## Recorded data
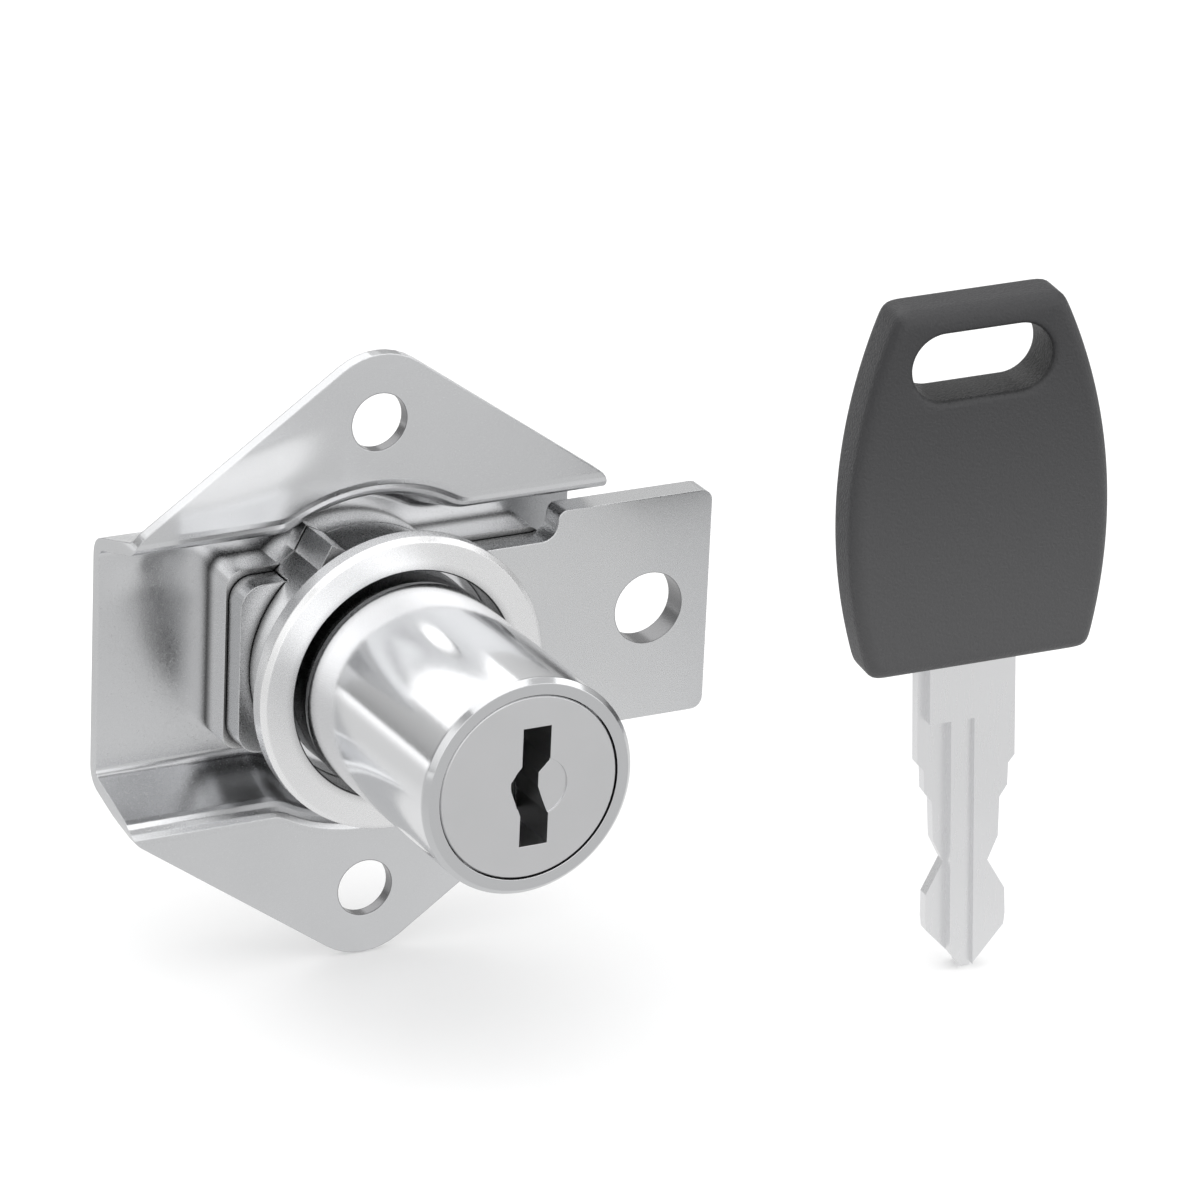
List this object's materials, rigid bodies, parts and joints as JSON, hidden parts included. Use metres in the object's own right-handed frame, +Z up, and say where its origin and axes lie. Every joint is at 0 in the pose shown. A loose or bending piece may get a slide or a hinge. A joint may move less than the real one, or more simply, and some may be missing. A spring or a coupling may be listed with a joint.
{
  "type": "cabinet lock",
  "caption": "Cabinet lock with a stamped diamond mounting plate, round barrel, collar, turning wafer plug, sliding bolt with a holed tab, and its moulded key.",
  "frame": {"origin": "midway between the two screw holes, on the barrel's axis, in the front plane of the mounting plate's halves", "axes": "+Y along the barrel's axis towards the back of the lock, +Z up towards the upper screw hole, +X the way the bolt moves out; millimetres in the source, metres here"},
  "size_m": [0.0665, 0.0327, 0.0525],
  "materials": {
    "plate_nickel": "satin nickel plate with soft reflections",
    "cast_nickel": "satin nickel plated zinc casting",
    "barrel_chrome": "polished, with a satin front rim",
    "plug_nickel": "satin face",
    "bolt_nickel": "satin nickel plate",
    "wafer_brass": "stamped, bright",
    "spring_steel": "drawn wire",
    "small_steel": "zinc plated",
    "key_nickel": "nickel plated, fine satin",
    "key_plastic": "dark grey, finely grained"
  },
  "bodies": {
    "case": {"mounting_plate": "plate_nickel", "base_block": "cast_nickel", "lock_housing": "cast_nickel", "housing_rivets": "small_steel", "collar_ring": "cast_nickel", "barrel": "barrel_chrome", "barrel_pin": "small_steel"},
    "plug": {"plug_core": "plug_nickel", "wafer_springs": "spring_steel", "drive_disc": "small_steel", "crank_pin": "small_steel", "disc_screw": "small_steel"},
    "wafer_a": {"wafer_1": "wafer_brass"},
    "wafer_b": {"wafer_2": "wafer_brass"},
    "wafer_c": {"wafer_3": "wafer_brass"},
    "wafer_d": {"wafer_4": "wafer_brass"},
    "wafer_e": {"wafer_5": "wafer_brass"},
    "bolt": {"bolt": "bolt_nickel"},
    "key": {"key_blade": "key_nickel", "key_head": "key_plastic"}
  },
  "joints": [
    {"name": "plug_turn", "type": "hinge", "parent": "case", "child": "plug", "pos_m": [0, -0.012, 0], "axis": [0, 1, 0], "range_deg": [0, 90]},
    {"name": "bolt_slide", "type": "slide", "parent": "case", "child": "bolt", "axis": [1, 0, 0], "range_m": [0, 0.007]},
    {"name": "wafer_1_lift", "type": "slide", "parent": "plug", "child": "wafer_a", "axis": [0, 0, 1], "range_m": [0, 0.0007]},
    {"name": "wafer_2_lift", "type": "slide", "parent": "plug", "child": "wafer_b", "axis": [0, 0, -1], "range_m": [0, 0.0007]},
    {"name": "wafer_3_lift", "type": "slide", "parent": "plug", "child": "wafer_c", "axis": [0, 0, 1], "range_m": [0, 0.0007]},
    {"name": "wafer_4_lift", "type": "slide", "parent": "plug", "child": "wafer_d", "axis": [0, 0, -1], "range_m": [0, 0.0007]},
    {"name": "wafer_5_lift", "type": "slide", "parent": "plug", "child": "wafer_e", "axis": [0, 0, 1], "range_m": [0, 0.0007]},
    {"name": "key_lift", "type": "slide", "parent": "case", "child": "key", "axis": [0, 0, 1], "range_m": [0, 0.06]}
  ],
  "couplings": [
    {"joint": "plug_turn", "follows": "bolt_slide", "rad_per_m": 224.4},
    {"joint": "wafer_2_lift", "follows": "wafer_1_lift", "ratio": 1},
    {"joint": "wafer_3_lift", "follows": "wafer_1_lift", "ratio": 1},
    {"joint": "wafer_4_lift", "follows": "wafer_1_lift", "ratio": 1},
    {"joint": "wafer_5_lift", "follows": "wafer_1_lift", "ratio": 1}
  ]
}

## Work to complete
Reproduce the data, keeping every line exactly the same.

## Response below
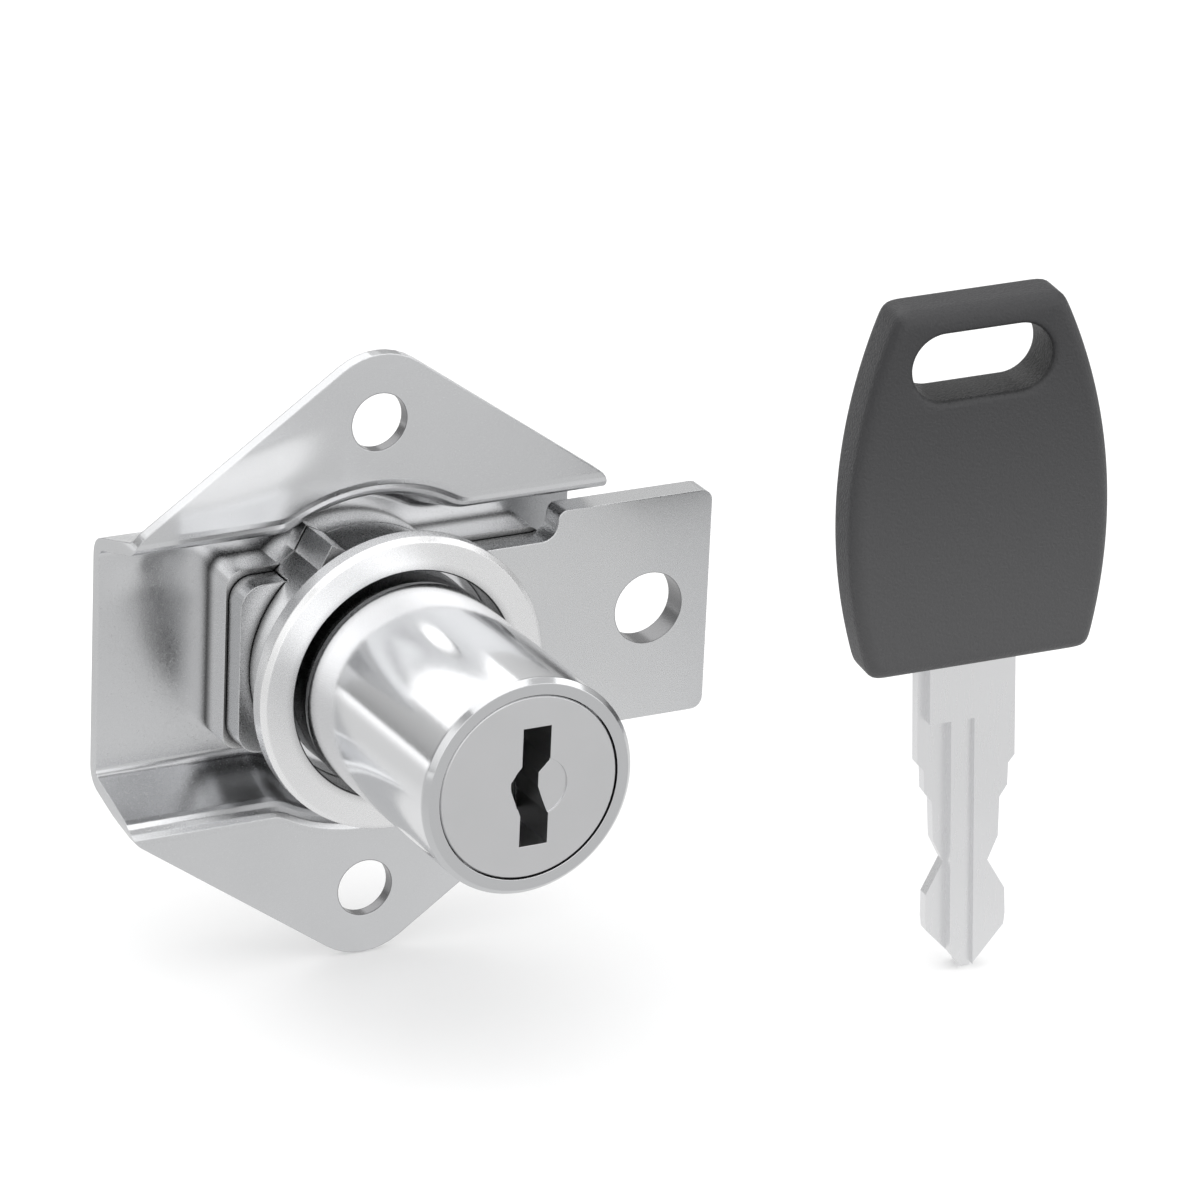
List this object's materials, rigid bodies, parts and joints as JSON, hidden parts included. Use metres in the object's own right-handed frame, +Z up, and say where its origin and axes lie. Every joint is at 0 in the pose shown. A loose or bending piece may get a slide or a hinge. A joint may move less than the real one, or more simply, and some may be missing. A spring or a coupling may be listed with a joint.
{
  "type": "cabinet lock",
  "caption": "Cabinet lock with a stamped diamond mounting plate, round barrel, collar, turning wafer plug, sliding bolt with a holed tab, and its moulded key.",
  "frame": {"origin": "midway between the two screw holes, on the barrel's axis, in the front plane of the mounting plate's halves", "axes": "+Y along the barrel's axis towards the back of the lock, +Z up towards the upper screw hole, +X the way the bolt moves out; millimetres in the source, metres here"},
  "size_m": [0.0665, 0.0327, 0.0525],
  "materials": {
    "plate_nickel": "satin nickel plate with soft reflections",
    "cast_nickel": "satin nickel plated zinc casting",
    "barrel_chrome": "polished, with a satin front rim",
    "plug_nickel": "satin face",
    "bolt_nickel": "satin nickel plate",
    "wafer_brass": "stamped, bright",
    "spring_steel": "drawn wire",
    "small_steel": "zinc plated",
    "key_nickel": "nickel plated, fine satin",
    "key_plastic": "dark grey, finely grained"
  },
  "bodies": {
    "case": {"mounting_plate": "plate_nickel", "base_block": "cast_nickel", "lock_housing": "cast_nickel", "housing_rivets": "small_steel", "collar_ring": "cast_nickel", "barrel": "barrel_chrome", "barrel_pin": "small_steel"},
    "plug": {"plug_core": "plug_nickel", "wafer_springs": "spring_steel", "drive_disc": "small_steel", "crank_pin": "small_steel", "disc_screw": "small_steel"},
    "wafer_a": {"wafer_1": "wafer_brass"},
    "wafer_b": {"wafer_2": "wafer_brass"},
    "wafer_c": {"wafer_3": "wafer_brass"},
    "wafer_d": {"wafer_4": "wafer_brass"},
    "wafer_e": {"wafer_5": "wafer_brass"},
    "bolt": {"bolt": "bolt_nickel"},
    "key": {"key_blade": "key_nickel", "key_head": "key_plastic"}
  },
  "joints": [
    {"name": "plug_turn", "type": "hinge", "parent": "case", "child": "plug", "pos_m": [0, -0.012, 0], "axis": [0, 1, 0], "range_deg": [0, 90]},
    {"name": "bolt_slide", "type": "slide", "parent": "case", "child": "bolt", "axis": [1, 0, 0], "range_m": [0, 0.007]},
    {"name": "wafer_1_lift", "type": "slide", "parent": "plug", "child": "wafer_a", "axis": [0, 0, 1], "range_m": [0, 0.0007]},
    {"name": "wafer_2_lift", "type": "slide", "parent": "plug", "child": "wafer_b", "axis": [0, 0, -1], "range_m": [0, 0.0007]},
    {"name": "wafer_3_lift", "type": "slide", "parent": "plug", "child": "wafer_c", "axis": [0, 0, 1], "range_m": [0, 0.0007]},
    {"name": "wafer_4_lift", "type": "slide", "parent": "plug", "child": "wafer_d", "axis": [0, 0, -1], "range_m": [0, 0.0007]},
    {"name": "wafer_5_lift", "type": "slide", "parent": "plug", "child": "wafer_e", "axis": [0, 0, 1], "range_m": [0, 0.0007]},
    {"name": "key_lift", "type": "slide", "parent": "case", "child": "key", "axis": [0, 0, 1], "range_m": [0, 0.06]}
  ],
  "couplings": [
    {"joint": "plug_turn", "follows": "bolt_slide", "rad_per_m": 224.4},
    {"joint": "wafer_2_lift", "follows": "wafer_1_lift", "ratio": 1},
    {"joint": "wafer_3_lift", "follows": "wafer_1_lift", "ratio": 1},
    {"joint": "wafer_4_lift", "follows": "wafer_1_lift", "ratio": 1},
    {"joint": "wafer_5_lift", "follows": "wafer_1_lift", "ratio": 1}
  ]
}